Prompt
Repeat exactly the lines running from the line that contains "clear_scene()" to the line that contains "bpy.data.objects.remove(obj)"; include both ends and add nothing.

(Stored data entries)

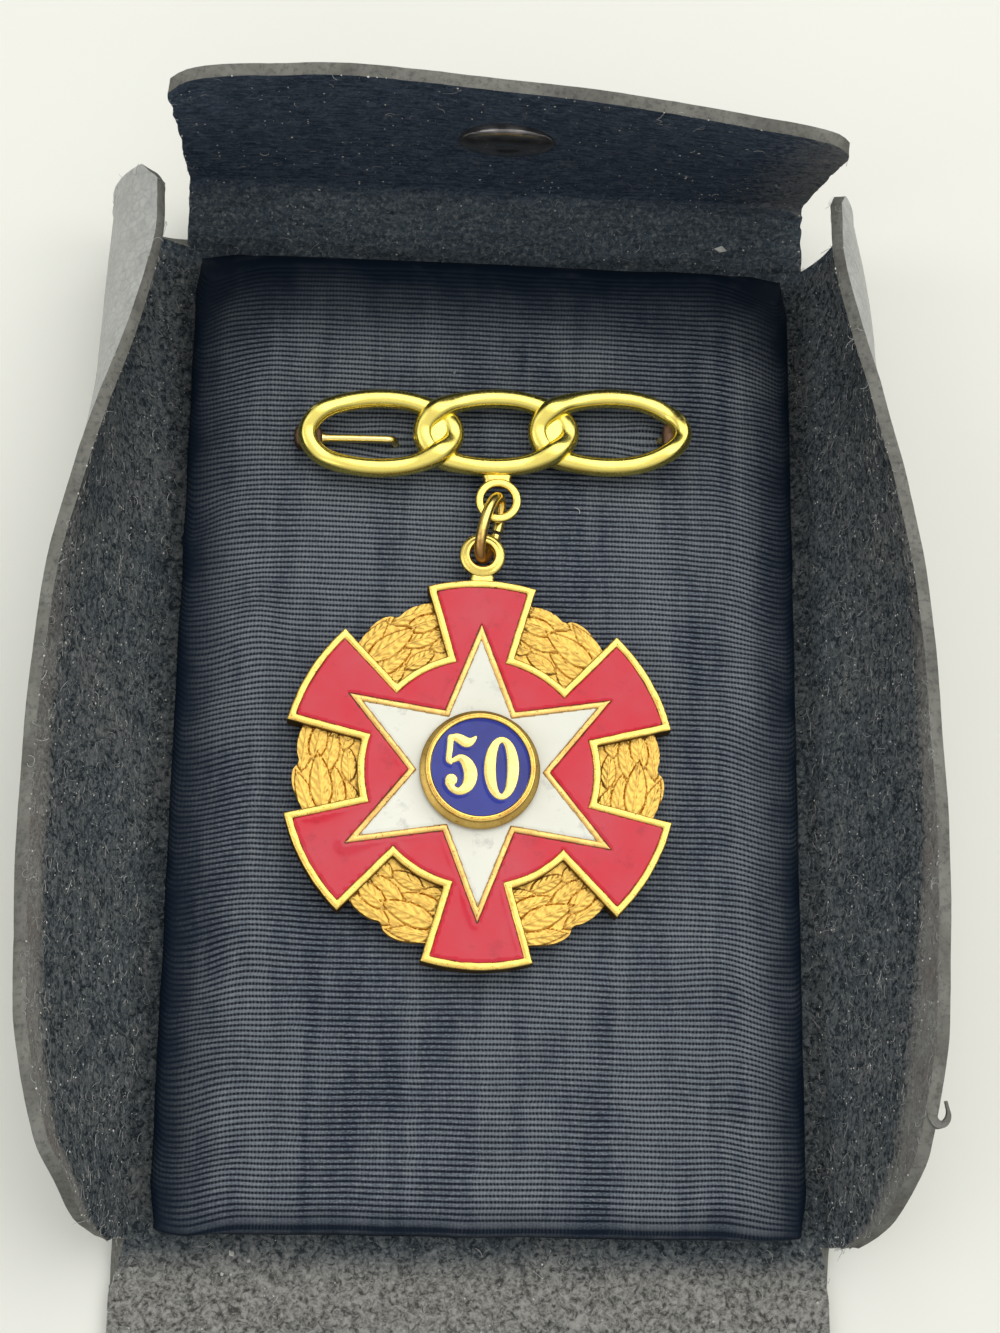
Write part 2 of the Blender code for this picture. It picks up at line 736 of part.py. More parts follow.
def leaf(gap, mirrored, row):
    """A pointed oval leaf with a raised midrib, rooted in the wreath's ground."""
    stem, stem_radius, tip, tip_radius, width, height = row
    side = -1 if mirrored else 1
    start = Vector(bearing(gap - side * stem, stem_radius * PENDANT_RADIUS))
    end = Vector(bearing(gap - side * tip, tip_radius * PENDANT_RADIUS))
    run = end - start
    across = Vector((-run.y, run.x)).normalized() * width * PENDANT_RADIUS / 2
    edge = [start, end]
    for k in range(1, LEAF_POINTS + 1):
        share = k / (LEAF_POINTS + 1)
        swell = math.sin(math.pi * share**LEAF_SKEW) ** LEAF_FULLNESS
        edge += [start + run * share + across * swell, start + run * share - across * swell]
    shape = bmesh.new()
    for point in edge:
        shape.verts.new((*point, WREATH_TOP - LEAF_ROOT))
        shape.verts.new((*point, WREATH_TOP + LEAF_EDGE * height))
    for share, crest in MIDRIB:
        shape.verts.new((*(start + run * share), WREATH_TOP + LEAF_RISE * height * crest))
    bmesh.ops.convex_hull(shape, input=shape.verts)
    bmesh.ops.delete(shape, geom=[vert for vert in shape.verts if not vert.link_faces], context="VERTS")
    return from_bmesh("leaf", shape, pendant_place())


def pendant_body():
    """The metal of the pendant: wreath, cross with its rims, star frame and bail."""
    place = pendant_place()
    back = PENDANT_BACK + SEAT_GAP
    body = prism(wreath_outline(), back, WREATH_TOP, place)
    for gap in range(ARMS):
        middle = (gap + 0.5) * 360 / ARMS
        for row in LEAVES:
            body = combine(body, leaf(middle, middle > 180, row), "UNION")
    cross = prism(cross_outline(0.0), PENDANT_BACK, PENDANT_FRONT, place)
    cell = prism(cross_outline(RIM), ENAMEL_FLOOR, PENDANT_FRONT + LEATHER, place)
    cross = combine(cross, cell, "DIFFERENCE")
    frame = prism(star_outline(0.0), back, PENDANT_FRONT - ENAMEL_SINK / 2, place)
    cell = prism(star_outline(STAR_RIM), ENAMEL_FLOOR, PENDANT_FRONT + LEATHER, place)
    frame = combine(frame, cell, "DIFFERENCE")
    body = combine(body, cross, "UNION")
    body = combine(body, frame, "UNION")
    eye = Matrix.Translation(bail_centre())
    body = combine(body, torus(BAIL_RADIUS, BAIL_WIRE, ROUND_STEPS // 2, 8, eye), "UNION")
    foot = PENDANT_Y + PENDANT_RADIUS - RIM / 2
    head = bail_centre().y - BAIL_RADIUS
    neck = [(-BAIL_FOOT, foot), (BAIL_FOOT, foot), (BAIL_HEAD, head), (-BAIL_HEAD, head)]
    low, high = EYE_LEVEL - BAIL_NECK_DROP, EYE_LEVEL + BAIL_NECK_RISE
    body = combine(body, prism([(PENDANT_X + x, y) for x, y in neck], low, high), "UNION")
    return finish(body, "pendant_body", "gilt")


def enamels():
    place = pendant_place()
    low, high = ENAMEL_FLOOR + CELL_GAP, PENDANT_FRONT - ENAMEL_SINK
    red = prism(cross_outline(RIM + CELL_GAP), low, high, place)
    red = combine(red, prism(star_outline(-CELL_GAP), low - LEATHER, high + LEATHER, place), "DIFFERENCE")
    finish(red, "enamel_red", "red_enamel")
    white = prism(star_outline(STAR_RIM + CELL_GAP), low, high, place)
    hole = prism(circle(RIVET_RADIUS + CELL_GAP, SMALL_STEPS), low - LEATHER, high + LEATHER, place)
    finish(combine(white, hole, "DIFFERENCE"), "enamel_white", "white_enamel")


def ribbon(rows, extra):
    """A stroke's outline: a row's half width to each side of a smooth line through the rows."""
    count = len(rows) - 1
    table = [(k / count, *row) for k, row in enumerate(rows)]
    samples = [read_row(table, min(k / (2 * count), 1.0)) for k in range(2 * count + 1)]
    left, right = [], []
    for k, (across, up, half) in enumerate(samples):
        before, after = samples[max(k - 1, 0)], samples[min(k + 1, 2 * count)]
        run = Vector((after[0] - before[0], after[1] - before[1])).normalized()
        reach = half * DIGIT_HEIGHT + extra
        push = run * extra * ((k == 2 * count) - (k == 0))
        at = Vector((across, up)) * DIGIT_HEIGHT + push
        left.append(at + Vector((-run.y, run.x)) * reach)
        right.append(at - Vector((-run.y, run.x)) * reach)
    return [tuple(point) for point in left + right[::-1]]


def nought(shape, extra, low, high, place):
    across, up, half_width, half_height = (value * DIGIT_HEIGHT for value in shape)
    radius = half_width + extra
    stretch = (half_height + extra) / radius
    return prism(circle(radius, SMALL_STEPS, across, up, stretch), low, high, place)


def digits(extra, low, high):
    """The two digits, thickened by extra, as a list of solids."""
    place = pendant_place()
    across, up, radius = (value * DIGIT_HEIGHT for value in FIVE_BALL)
    five = prism(ribbon(FIVE_STEM, extra), low, high, place)
    for rows in (FIVE_FLAG, FIVE_BOWL):
        five = combine(five, prism(ribbon(rows, extra), low, high, place), "UNION")
    ball = prism(circle(radius + extra, SMALL_STEPS - 4, across, up), low, high, place)
    five = combine(five, ball, "UNION")
    return five, nought(NOUGHT, extra, low, high, place)


def medallion():
    """The raised centre: a waisted cup with a rim, riveted through the star, with its two digits."""
    base = PENDANT_FRONT + CELL_GAP
    top = base + MEDALLION_HEIGHT
    floor = top - MEDALLION_FLOOR
    field = MEDALLION_TOP_RADIUS - MEDALLION_RIM
    waist = MEDALLION_TOP_RADIUS * MEDALLION_WAIST
    profile = [
        (0, floor),
        (field, floor),
        (field, top),
        (MEDALLION_TOP_RADIUS, top),
        (waist, base + MEDALLION_HEIGHT * WAIST_HEIGHT),
        (MEDALLION_RADIUS, base + MEDALLION_HEIGHT * SHOULDER_HEIGHT),
        (MEDALLION_RADIUS, base),
        (RIVET_RADIUS, base),
        (RIVET_RADIUS, ENAMEL_FLOOR + CELL_GAP),
        (0, ENAMEL_FLOOR + CELL_GAP),
    ]
    place = pendant_place()
    cup = turned(profile, ROUND_STEPS, place)
    root = floor - CELL_GAP
    face = top - ENAMEL_SINK
    five, ring = digits(0.0, root, face)
    ring = combine(ring, nought(NOUGHT_COUNTER, 0.0, root - LEATHER, top + LEATHER, place), "DIFFERENCE")
    cup = combine(combine(cup, five, "UNION"), ring, "UNION")
    finish(cup, "medallion", "gilt")

    low, high = floor + CELL_GAP, face - ENAMEL_SINK
    blue = prism(circle(field - CELL_GAP, ROUND_STEPS), low, high, place)
    for cutter in digits(CELL_GAP, low - LEATHER, top + LEATHER):
        blue = combine(blue, cutter, "DIFFERENCE")
    finish(blue, "enamel_blue", "blue_enamel")
    finish(nought(NOUGHT_COUNTER, -CELL_GAP, low, high, place), "enamel_blue_counter", "blue_enamel")


def link_route(number):
    """A link's centre line. It rises over its neighbour at one crossing and dips under it at the other."""
    long, wide = LINK_LENGTH / 2 - LINK_WIRE, LINK_WIDTH / 2 - LINK_WIRE
    middle = (number - (LINK_COUNT - 1) / 2) * LINK_PITCH
    cross = math.acos(LINK_PITCH / (2 * long))
    points = []
    for k in range(LINK_POINTS):
        turn = 2 * math.pi * (k + 0.5) / LINK_POINTS
        rise = 0.0
        for at, over in ((cross, -1), (-cross, 1), (math.pi - cross, 1), (math.pi + cross, -1)):
            away = math.remainder(turn - at, 2 * math.pi)
            rise += over * math.exp(-((away / (cross * CROSS_SPREAD)) ** 2))
        points.append((middle + long * math.cos(turn), wide * math.sin(turn), LINK_CROSS * rise))
    return points


def stem_route():
    """The pin's line in the bar's frame, from the joint, down under the cloth, and up to the catch."""
    level = PAD_TOP + STEM_LIFT - BAR_LEVEL
    shares = [row[0] for row in STEM_ROWS]
    shares += [(low + high) / 2 for low, high in zip(shares, shares[1:])]
    points = []
    for share in sorted(shares):
        dip = read_row(STEM_ROWS, share)[0]
        points.append(((STEM_START + STEM_END) * share - STEM_START, 0.0, level - STEM_DIP * dip))
    return points


def link_bar():
    """Three interlocked links soldered into a bar, with the lower eye, the joint and the catch."""
    place = bar_place()
    bar = wire(link_route(0), LINK_WIRE, 2, True, place)
    for number in range(1, LINK_COUNT):
        bar = combine(bar, wire(link_route(number), LINK_WIRE, 2, True, place), "UNION")
    eye = Matrix.Translation(eye_centre())
    bar = combine(bar, torus(EYE_RADIUS, EYE_WIRE, ROUND_STEPS // 2, 8, eye), "UNION")
    high = -LINK_WIDTH / 2 + LINK_WIRE
    low = -EYE_DROP + EYE_RADIUS - EYE_WIRE / 4
    neck = [(-EYE_NECK_HEAD, high), (-EYE_NECK_FOOT, low), (EYE_NECK_FOOT, low), (EYE_NECK_HEAD, high)]
    bar = combine(bar, prism(neck, -EYE_NECK_HALF, EYE_NECK_HALF, place), "UNION")
    bottom = PAD_TOP + FITTING_BACK - BAR_LEVEL
    head = -FITTING_HEAD
    level = PAD_TOP + STEM_LIFT - BAR_LEVEL
    slot = STEM_RADIUS + STEM_GAP
    middle, tall = (bottom + head) / 2, head - bottom
    joint = block((*JOINT_SIZE, tall), (-JOINT_AT, 0, middle), place)
    reach = JOINT_SIZE[0]
    groove = block((reach, 2 * slot, 2 * slot), (reach / 2 - STEM_START - STEM_GAP, 0, level), place)
    bar = combine(bar, combine(joint, groove, "DIFFERENCE"), "UNION")
    catch = block((*CATCH_SIZE, tall), (CATCH_AT, 0, middle), place)
    reach, mouth = CATCH_SIZE
    groove = (STEM_END + STEM_GAP - reach / 2, slot - mouth / 2, level)
    groove = block((reach, mouth, 2 * slot), groove, place)
    bar = combine(bar, combine(catch, groove, "DIFFERENCE"), "UNION")
    return finish(bar, "link_bar", "gilt")


def jump_ring():
    """The open ring, turned on edge, through the bar's eye and the pendant's bail."""
    along = ring_direction()
    tilt = math.radians(RING_TILT)
    side = Vector((along.y, -along.x, 0)) * math.cos(tilt) - Vector((0, 0, 1)) * math.sin(tilt)
    middle = (bail_centre() + eye_centre()) / 2
    cut = RING_CUT / RING_LONG
    points = []
    for k in range(RING_POINTS + 1):
        turn = cut + (2 * math.pi - 2 * cut) * k / RING_POINTS
        points.append(middle + along * RING_LONG * math.sin(turn) + side * RING_WIDE * math.cos(turn))
    return finish(wire(points, RING_WIRE, 2, False), "jump_ring", "gilt")


clear_scene()
PART = collection("lapel_pin")
WORK = collection("work")
WORK.hide_render = True
case_shell()
press_stud()
pad(stem_route())
pendant_body()
enamels()
medallion()
link_bar()
finish(wire(stem_route(), STEM_RADIUS, 1, False, bar_place()), "pin_stem", "gilt")
jump_ring()
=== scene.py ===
"""Looks for the enamelled lapel pin in its open leather case.

Metres, in the part's frame: +Z up, the origin under the middle of the case, +Y towards the snap flap.
"""

import math
import random

import bmesh
import bpy
import numpy as np
from mathutils import Matrix, Vector, noise
from mathutils.geometry import delaunay_2d_cdt


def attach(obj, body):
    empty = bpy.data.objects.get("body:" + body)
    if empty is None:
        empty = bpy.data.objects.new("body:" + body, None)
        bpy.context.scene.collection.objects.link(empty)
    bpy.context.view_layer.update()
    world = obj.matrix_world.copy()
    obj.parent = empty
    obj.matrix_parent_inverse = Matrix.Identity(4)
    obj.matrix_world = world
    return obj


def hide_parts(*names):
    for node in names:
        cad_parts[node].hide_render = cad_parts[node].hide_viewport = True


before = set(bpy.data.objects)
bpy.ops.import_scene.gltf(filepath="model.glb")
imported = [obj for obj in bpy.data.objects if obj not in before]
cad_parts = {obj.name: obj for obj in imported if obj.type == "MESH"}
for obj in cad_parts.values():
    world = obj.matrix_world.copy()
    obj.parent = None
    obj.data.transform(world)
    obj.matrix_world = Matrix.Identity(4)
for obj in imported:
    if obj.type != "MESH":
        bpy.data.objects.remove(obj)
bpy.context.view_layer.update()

# Case leather, as in the part
LEATHER = 0.0012
FOLD_RADIUS = 0.0025
SIDE_FLAP = 0.0240
SNAP_FLAP = 0.0360
SNAP_FLAP_FLARE = 0.03
SNAP_BAND = 55.0
SNAP_CREASE = 0.0100
CREASE_RADIUS = 0.0040
SOCKET_ALONG = 0.0236
SOCKET_SHARE = 0.50
SNAP_LEAN = 8.0
SNAP_SINK = 0.00035
CLOSED_HEIGHT = 0.0100
STUD_MARGIN = 0.0090
COVER_ROUND = 0.0060
CORNER_FLATTEN = 0.0050
EAR_HEIGHT = 0.0100
EAR_LEAST = 0.25
EAR_TRIM = 0.03

# Pad
PAD_WIDTH = 0.0608
PAD_LENGTH = 0.0973
PAD_WALL = 0.0044
PAD_CROWN = 0.0005
PAD_ROUND = 0.0012
PAD_SIDE_GAP = 0.0005

# Press stud
SNAP_RADIUS = 0.0047
SNAP_HEIGHT = 0.0012
STUD_RADIUS = 0.0030
STUD_HEIGHT = 0.0019
CAP_RADIUS = 0.0055
CAP_HEIGHT = 0.0009

# Pendant
PENDANT_X = -0.0010
PENDANT_Y = -0.0057
PENDANT_RADIUS = 0.0190
PENDANT_THICKNESS = 0.00225
ARM_HALF_ANGLE = 16.2
NOTCH_RADIUS = 0.01165
RIM = 0.00075
STAR_TIP = 0.01463
STAR_WAIST = 0.00678
STAR_RIM = 0.00060
ENAMEL_DEPTH = 0.0008
ENAMEL_SINK = 0.00008
ARMS = 6

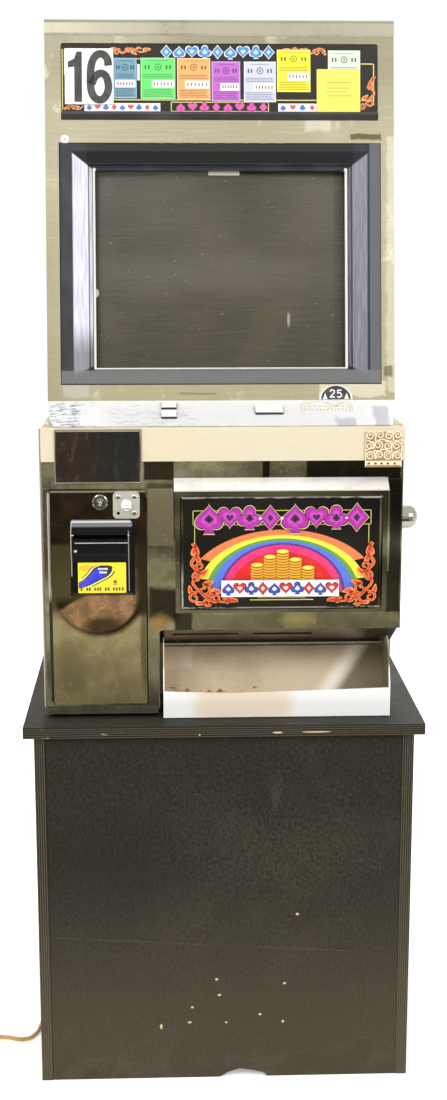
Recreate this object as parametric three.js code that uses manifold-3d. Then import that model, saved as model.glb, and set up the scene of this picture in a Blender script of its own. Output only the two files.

Full answer
clear_scene()
PART = collection("lapel_pin")
WORK = collection("work")
WORK.hide_render = True
case_shell()
press_stud()
pad(stem_route())
pendant_body()
enamels()
medallion()
link_bar()
finish(wire(stem_route(), STEM_RADIUS, 1, False, bar_place()), "pin_stem", "gilt")
jump_ring()
=== scene.py ===
"""Looks for the enamelled lapel pin in its open leather case.

Metres, in the part's frame: +Z up, the origin under the middle of the case, +Y towards the snap flap.
"""

import math
import random

import bmesh
import bpy
import numpy as np
from mathutils import Matrix, Vector, noise
from mathutils.geometry import delaunay_2d_cdt


def attach(obj, body):
    empty = bpy.data.objects.get("body:" + body)
    if empty is None:
        empty = bpy.data.objects.new("body:" + body, None)
        bpy.context.scene.collection.objects.link(empty)
    bpy.context.view_layer.update()
    world = obj.matrix_world.copy()
    obj.parent = empty
    obj.matrix_parent_inverse = Matrix.Identity(4)
    obj.matrix_world = world
    return obj


def hide_parts(*names):
    for node in names:
        cad_parts[node].hide_render = cad_parts[node].hide_viewport = True


before = set(bpy.data.objects)
bpy.ops.import_scene.gltf(filepath="model.glb")
imported = [obj for obj in bpy.data.objects if obj not in before]
cad_parts = {obj.name: obj for obj in imported if obj.type == "MESH"}
for obj in cad_parts.values():
    world = obj.matrix_world.copy()
    obj.parent = None
    obj.data.transform(world)
    obj.matrix_world = Matrix.Identity(4)
for obj in imported:
    if obj.type != "MESH":
        bpy.data.objects.remove(obj)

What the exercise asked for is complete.